#### Stored records ####
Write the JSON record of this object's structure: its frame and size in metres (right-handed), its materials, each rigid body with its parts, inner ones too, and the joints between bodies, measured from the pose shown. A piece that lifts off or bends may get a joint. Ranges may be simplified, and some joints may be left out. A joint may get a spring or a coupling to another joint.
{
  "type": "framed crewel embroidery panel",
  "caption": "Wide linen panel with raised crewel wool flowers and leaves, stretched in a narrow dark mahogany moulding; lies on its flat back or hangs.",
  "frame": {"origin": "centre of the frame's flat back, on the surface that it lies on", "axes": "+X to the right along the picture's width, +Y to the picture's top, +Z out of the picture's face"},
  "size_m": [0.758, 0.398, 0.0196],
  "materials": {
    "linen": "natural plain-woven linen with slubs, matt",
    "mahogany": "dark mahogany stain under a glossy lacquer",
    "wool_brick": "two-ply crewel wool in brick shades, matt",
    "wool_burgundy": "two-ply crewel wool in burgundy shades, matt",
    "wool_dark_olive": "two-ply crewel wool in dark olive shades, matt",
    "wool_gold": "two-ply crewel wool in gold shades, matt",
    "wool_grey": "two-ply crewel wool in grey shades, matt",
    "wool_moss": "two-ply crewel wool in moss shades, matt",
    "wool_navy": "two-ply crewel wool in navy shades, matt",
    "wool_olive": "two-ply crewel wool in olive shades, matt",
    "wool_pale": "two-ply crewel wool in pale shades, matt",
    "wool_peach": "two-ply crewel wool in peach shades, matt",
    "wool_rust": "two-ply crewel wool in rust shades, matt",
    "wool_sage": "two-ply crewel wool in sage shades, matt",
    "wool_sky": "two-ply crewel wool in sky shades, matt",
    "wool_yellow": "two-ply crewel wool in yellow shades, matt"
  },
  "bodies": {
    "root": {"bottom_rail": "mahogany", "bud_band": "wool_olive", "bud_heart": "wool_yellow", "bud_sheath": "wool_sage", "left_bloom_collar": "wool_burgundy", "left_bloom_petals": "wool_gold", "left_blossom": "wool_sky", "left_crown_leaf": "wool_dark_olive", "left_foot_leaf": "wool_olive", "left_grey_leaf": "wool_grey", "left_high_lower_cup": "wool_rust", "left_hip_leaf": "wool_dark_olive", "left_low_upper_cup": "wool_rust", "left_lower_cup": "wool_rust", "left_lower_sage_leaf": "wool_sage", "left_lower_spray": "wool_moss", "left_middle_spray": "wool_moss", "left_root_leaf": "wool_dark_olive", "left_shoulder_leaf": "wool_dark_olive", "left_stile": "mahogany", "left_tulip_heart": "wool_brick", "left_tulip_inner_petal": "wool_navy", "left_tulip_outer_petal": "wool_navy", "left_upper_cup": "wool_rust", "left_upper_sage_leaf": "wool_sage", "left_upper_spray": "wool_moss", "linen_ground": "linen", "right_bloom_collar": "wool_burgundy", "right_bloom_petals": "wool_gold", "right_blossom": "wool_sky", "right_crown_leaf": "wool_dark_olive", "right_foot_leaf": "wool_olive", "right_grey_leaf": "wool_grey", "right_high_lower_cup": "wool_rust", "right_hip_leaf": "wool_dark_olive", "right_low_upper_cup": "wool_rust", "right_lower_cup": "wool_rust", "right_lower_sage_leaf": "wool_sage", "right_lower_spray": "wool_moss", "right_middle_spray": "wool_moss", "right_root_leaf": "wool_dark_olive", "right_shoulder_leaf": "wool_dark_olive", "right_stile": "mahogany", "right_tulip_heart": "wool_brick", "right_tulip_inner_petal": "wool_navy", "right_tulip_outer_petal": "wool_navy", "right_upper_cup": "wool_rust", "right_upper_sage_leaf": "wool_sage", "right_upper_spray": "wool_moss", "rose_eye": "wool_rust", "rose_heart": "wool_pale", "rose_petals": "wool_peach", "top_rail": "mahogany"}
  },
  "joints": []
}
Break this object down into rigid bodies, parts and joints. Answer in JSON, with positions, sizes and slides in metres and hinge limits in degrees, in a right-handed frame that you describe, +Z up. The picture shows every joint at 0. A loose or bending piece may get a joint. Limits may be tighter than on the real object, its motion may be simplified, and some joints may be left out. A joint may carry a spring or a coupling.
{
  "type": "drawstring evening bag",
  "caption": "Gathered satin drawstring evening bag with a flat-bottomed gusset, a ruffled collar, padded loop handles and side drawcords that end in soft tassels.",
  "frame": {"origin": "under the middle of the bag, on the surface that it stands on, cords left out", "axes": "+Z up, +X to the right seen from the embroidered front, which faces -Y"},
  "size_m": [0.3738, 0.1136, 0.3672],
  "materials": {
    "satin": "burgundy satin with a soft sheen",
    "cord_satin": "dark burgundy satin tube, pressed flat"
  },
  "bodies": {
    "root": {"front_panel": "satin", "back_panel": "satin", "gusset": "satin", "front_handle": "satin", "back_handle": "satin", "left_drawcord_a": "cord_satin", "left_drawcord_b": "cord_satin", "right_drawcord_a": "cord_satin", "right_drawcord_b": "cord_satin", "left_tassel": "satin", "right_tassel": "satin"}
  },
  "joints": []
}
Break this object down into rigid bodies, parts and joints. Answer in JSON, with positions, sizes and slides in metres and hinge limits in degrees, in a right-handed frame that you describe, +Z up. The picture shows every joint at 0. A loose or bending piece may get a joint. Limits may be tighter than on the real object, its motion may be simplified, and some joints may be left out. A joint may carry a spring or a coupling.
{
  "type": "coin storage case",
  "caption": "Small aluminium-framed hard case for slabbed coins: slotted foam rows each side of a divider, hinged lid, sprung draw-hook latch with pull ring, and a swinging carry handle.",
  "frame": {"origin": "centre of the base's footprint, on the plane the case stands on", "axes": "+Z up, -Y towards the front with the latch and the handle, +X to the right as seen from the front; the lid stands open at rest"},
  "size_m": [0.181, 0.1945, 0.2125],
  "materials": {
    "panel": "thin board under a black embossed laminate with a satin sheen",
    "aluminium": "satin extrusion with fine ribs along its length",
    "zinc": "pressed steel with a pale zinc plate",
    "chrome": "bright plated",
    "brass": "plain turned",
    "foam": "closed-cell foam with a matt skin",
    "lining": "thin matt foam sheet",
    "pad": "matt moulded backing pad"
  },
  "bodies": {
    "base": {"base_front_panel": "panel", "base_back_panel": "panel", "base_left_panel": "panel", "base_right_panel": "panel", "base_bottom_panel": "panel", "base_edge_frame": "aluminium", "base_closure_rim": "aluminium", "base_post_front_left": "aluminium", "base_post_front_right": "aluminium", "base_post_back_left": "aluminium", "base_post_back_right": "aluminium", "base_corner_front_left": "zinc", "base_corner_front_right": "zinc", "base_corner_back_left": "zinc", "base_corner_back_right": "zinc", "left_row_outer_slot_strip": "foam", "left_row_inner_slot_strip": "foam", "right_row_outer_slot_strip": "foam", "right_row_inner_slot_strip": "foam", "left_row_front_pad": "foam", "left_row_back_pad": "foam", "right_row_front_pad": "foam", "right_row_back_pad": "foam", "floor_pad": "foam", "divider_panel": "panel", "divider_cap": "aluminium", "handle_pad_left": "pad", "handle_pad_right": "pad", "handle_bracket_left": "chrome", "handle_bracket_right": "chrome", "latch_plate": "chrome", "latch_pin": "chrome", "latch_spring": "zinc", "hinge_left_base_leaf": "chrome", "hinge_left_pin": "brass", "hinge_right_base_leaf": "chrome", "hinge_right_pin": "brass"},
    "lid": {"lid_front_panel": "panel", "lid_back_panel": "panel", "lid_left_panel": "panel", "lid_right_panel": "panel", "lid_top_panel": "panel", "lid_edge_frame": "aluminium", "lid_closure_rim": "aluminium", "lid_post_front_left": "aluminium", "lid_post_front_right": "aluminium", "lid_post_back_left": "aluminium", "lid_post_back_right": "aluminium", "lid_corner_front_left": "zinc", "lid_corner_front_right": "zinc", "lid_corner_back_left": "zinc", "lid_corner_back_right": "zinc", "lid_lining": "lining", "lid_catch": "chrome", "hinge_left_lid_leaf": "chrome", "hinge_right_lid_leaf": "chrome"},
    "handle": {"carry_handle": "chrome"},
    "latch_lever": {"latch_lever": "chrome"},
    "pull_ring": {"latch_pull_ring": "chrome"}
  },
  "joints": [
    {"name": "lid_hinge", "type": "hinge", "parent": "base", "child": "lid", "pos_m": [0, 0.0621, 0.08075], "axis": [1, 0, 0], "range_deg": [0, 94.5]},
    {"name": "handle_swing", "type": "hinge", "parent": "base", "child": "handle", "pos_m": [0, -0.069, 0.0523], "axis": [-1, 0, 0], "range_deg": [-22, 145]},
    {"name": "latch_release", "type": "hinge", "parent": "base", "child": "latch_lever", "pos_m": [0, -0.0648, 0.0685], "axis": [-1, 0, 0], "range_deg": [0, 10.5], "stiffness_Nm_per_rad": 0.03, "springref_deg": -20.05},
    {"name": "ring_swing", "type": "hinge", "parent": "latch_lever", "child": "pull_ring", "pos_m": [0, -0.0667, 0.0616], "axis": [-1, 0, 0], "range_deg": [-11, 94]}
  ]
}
####
State how many lines of the listing include "from", and nothing more.

3